Columnistas

Las incorregibles cárceles

Entre viejas fotografías, vencidos carnés y papeles amarillos revisé rememorativo algunos reportajes que escribí aquí en EL HERALDO hace más de 30 años y es sorprendente cómo las cosas han cambiado poco o nada. Redacté sobre las cárceles de entonces, por ejemplo, y si no fuera por la fecha y lugar diríamos que fue hoy.

Desde aquella perspectiva juvenil y esperanzadora a principios de los 90 era pretencioso suponer que tendríamos un país distinto en sólo tres décadas si cargábamos con los mismos vicios, prejuicios y el subdesarrollo intelectual de siempre, aunque el siglo nuevo que se avecinaba prometía otro tiempo más feliz.

Recuerdo entrar con aprensión a la cárcel más famosa de la época, la Penitenciaría Nacional -que había envejecido con Tegucigalpa y cuyo crecimiento la dejó en el centro de la ciudad-, los reclusos nos miraban desconfiados y algunos respondieron reticentes la entrevista por los guardias que nos escoltaban por motivos evidentes.

Denunciaron el hacinamiento desmesurado, no había cama para tanta gente, y muchos se acomodaban sufridos en el suelo, mitad dormidos mitad despiertos por sobrevivencia. También se quejaban de la comida, la falta de atención médica y, desde luego, todos eran inocentes de algún delito.

Algo ha cambiado. Los reclusos ya no son integrantes de las viejas bandas que asaltaban bancos -eso ya no ocurre- o atracadores de caminos, ladrones de viviendas; ahora gran parte de la población penitenciaria pertenece a maras y pandillas con el inventario de delitos que ya sabemos. Sigue igual que el recinto penitenciario es patrimonio de la violencia.

Otra vez, otro año las revueltas en las cárceles convocan al horror, y aunque medio mundo lo sospecha, todos se preguntan cómo diablos llegan las armas a manos de los reclusos, además, tan letales como ametralladoras y granadas. Por eso el desarme general es el inciso 1 en las nuevas medidas.

Hace años se sabe que desde las cárceles se ordenan por teléfonos móviles asaltos y asesinatos, y nos mienten que controlarán las comunicaciones -amenazando un buen negocio de las compañías de celulares-, y esta vez nos juran que también habrá intervención de las líneas oficiales, para que ninguna llamada se escape de prisión.

También se perseguirá a funcionarios penitenciarios cómplices de los criminales, se reubicará a los reclusos, se indultará a los que sufran enfermedades terminales o que estén por cumplir su condena, para aliviar un poco el hacinamiento.

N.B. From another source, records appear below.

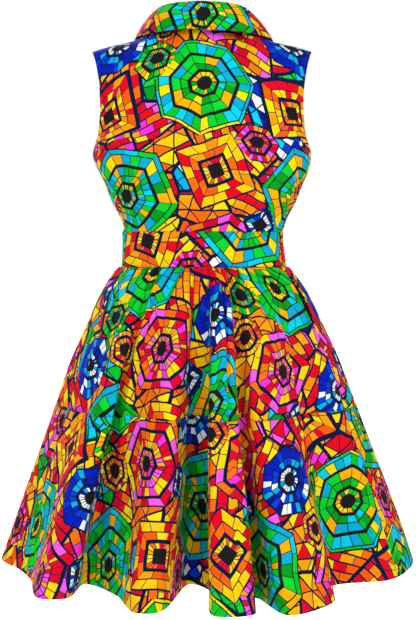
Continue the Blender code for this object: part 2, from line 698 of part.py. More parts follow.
# Buttons, numbered from the neck down.
collar_spot = stand(np.array(180.0), np.array(0.5))
collar_out = np.array((0.0, 1.0, 0.16))
collar_out = collar_out / np.linalg.norm(collar_out)
places = [(collar_spot, collar_out, COLLAR_CLOTH, 0.0006)]
for where, z, clear in BUTTONS:
    if where == "bodice":
        spot, way = on_line(bodice_line, z)
        places.append((spot, way, PLACKET_CLOTH, clear))
    elif where == "skirt":
        spot, way = on_line(skirt_line, z)
        places.append((spot, way, PLACKET_CLOTH, clear))
    else:
        spot = torso(CENTRE_FRONT, z)
        places.append((spot, np.array((0.0, 1.0, 0.0)), BAND_CLOTH, clear))
for number, (spot, way, wall, clear) in enumerate(places, 1):
    lift = wall / 2 + clear + BUTTON_THICK / 2
    spot = spot + way * lift
    spot[0] += leaning(spot[2])
    button(f"button_{number}", Vector(spot), way, button_look)
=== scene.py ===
# %% [markdown]
# # A sleeveless ankara wax print dress
#
# The dress is shown from its back, in its worn shape, with its hollows open. Its solids
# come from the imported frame. This lesson dresses them: every panel becomes a thin, finely
# divided shell on the same form, the print is built from node groups, and stitching,
# buttons and light are added. Sizes are in metres, +Z is up and -Y is the dress's back.

# %% Setup
import math
import bmesh
import bpy
import numpy as np
from mathutils import Matrix, Vector


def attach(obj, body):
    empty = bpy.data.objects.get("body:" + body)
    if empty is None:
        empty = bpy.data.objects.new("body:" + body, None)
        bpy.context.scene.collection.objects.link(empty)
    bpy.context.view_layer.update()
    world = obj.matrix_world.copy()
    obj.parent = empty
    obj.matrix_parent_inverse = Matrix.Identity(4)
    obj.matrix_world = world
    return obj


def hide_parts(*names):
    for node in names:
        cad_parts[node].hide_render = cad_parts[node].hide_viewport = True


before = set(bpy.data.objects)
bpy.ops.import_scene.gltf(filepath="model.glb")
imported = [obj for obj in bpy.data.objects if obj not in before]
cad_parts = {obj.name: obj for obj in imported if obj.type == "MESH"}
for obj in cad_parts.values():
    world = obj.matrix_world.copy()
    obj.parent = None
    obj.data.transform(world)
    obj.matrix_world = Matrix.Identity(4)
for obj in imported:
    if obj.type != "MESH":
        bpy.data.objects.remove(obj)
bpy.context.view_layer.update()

# %% [markdown]
# ## Camera
#
# The camera comes first, so that each later cell can be judged through it. It stands
# 2.3 m behind the dress, level with the waistband, and looks slightly down. A camera can
# be placed by eye, but here its distance, tilt, lens and shift are fitted to the
# photograph's outline, so that the hem's curve opens by the right amount. The long lens
# keeps the near folds from swelling.

# %% Camera
CAMERA_X = 0.0034
CAMERA_DISTANCE = 2.301
CAMERA_Z = -0.3410
LENS_MM = 74.25
SENSOR_MM = 36.0
TILT = 1.78
SHIFT = -0.0484
SEES_UP_TO = 60.0

eye_data = bpy.data.cameras.new("camera")
eye_data.lens = LENS_MM
eye_data.sensor_width = SENSOR_MM
eye_data.shift_y = SHIFT
eye_data.clip_end = SEES_UP_TO
eye = bpy.data.objects.new("camera", eye_data)
eye.location = (CAMERA_X, -CAMERA_DISTANCE, CAMERA_Z)
eye.rotation_euler = (math.radians(90.0 - TILT), 0.0, 0.0)
bpy.context.scene.collection.objects.link(eye)
bpy.context.scene.camera = eye
print("camera at", tuple(round(v, 3) for v in eye.location))

# %% [markdown]
# ## Backdrop and light
#
# The dress hangs before one even white, in soft light. A white backdrop could be a curved
# sweep with lamps of its own. Here the floor glows for the camera alone, and the world is
# brighter to the camera than it is as light, so the backdrop stays white and the folds
# keep their shade. Three large soft panels light the cloth: a key and a fill on the
# camera's side, and one on the dress's front.

# %% Floor
FLOOR_Z = -1.42
FLOOR_RADIUS = 40.0
FLOOR_GLOW = 0.75

floor_mesh = bpy.data.meshes.new("floor")
floor_shape = bmesh.new()
bmesh.ops.create_circle(floor_shape, cap_ends=True, radius=FLOOR_RADIUS, segments=64)
floor_shape.to_mesh(floor_mesh)
floor_shape.free()
floor = bpy.data.objects.new("floor", floor_mesh)
floor.location = (0.0, 0.0, FLOOR_Z)
bpy.context.scene.collection.objects.link(floor)

pale = bpy.data.materials.new("pale floor")
pale.use_nodes = True
paint = pale.node_tree.nodes["Principled BSDF"]
paint.inputs["Base Color"].default_value = (0.90, 0.90, 0.90, 1)
paint.inputs["Roughness"].default_value = 0.9
paint.inputs["Emission Color"].default_value = (1, 1, 1, 1)
floor_seen = pale.node_tree.nodes.new("ShaderNodeLightPath")
glow = pale.node_tree.nodes.new("ShaderNodeMath")
glow.operation = "MULTIPLY"
glow.inputs[1].default_value = FLOOR_GLOW
pale.node_tree.links.new(floor_seen.outputs["Is Camera Ray"], glow.inputs[0])
pale.node_tree.links.new(glow.outputs[0], paint.inputs["Emission Strength"])
floor_mesh.materials.append(pale)
print("floor at", FLOOR_Z, "m")

# %% World
WORLD_AS_LIGHT = 0.57
WORLD_AS_SEEN = 1.0

world = bpy.data.worlds.new("studio")
bpy.context.scene.world = world
world.use_nodes = True
sky = world.node_tree.nodes["Background"]
sky.inputs["Color"].default_value = (1.0, 1.0, 1.0, 1)
seen = world.node_tree.nodes.new("ShaderNodeLightPath")
strength = world.node_tree.nodes.new("ShaderNodeMapRange")
strength.inputs["To Min"].default_value = WORLD_AS_LIGHT
strength.inputs["To Max"].default_value = WORLD_AS_SEEN
world.node_tree.links.new(seen.outputs["Is Camera Ray"], strength.inputs["Value"])
world.node_tree.links.new(strength.outputs["Result"], sky.inputs["Strength"])
print("world gives", WORLD_AS_LIGHT, "as light")

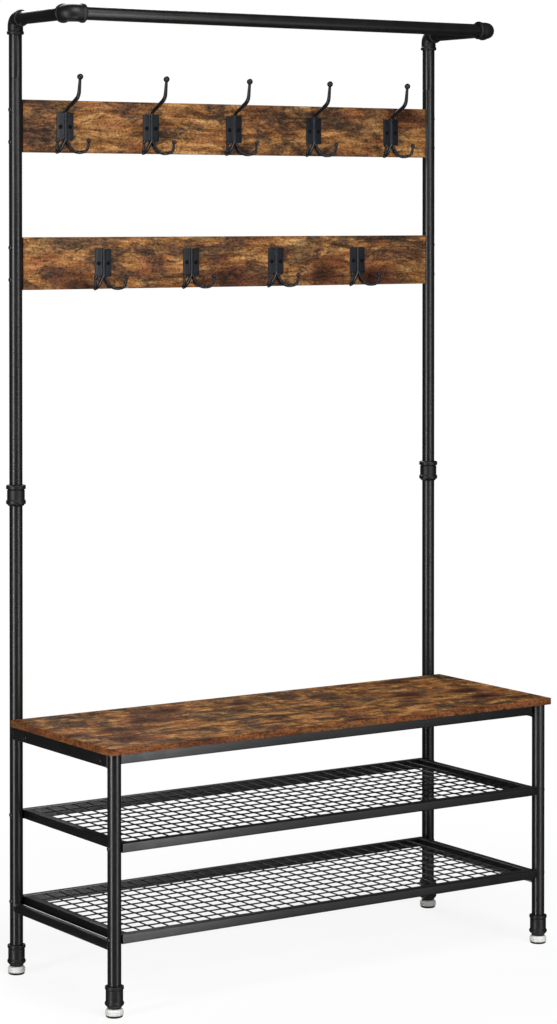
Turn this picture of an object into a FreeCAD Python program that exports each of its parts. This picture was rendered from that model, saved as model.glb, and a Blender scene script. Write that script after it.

En fin, inicia un intenso proceso para un problema que no es nuevo; nadie, ninguno de los gobiernos ha podido con ese lío de criminales. Tampoco es exclusivo de Honduras, está en las noticias de varios países, eso no quita que es posible resolverlo.

Queda un apunte curioso, que los motines carcelarios no parecen espontáneos ni aislados, tienen sincronización y delimitación, como si fueran parte de una perversa maquinación del caos.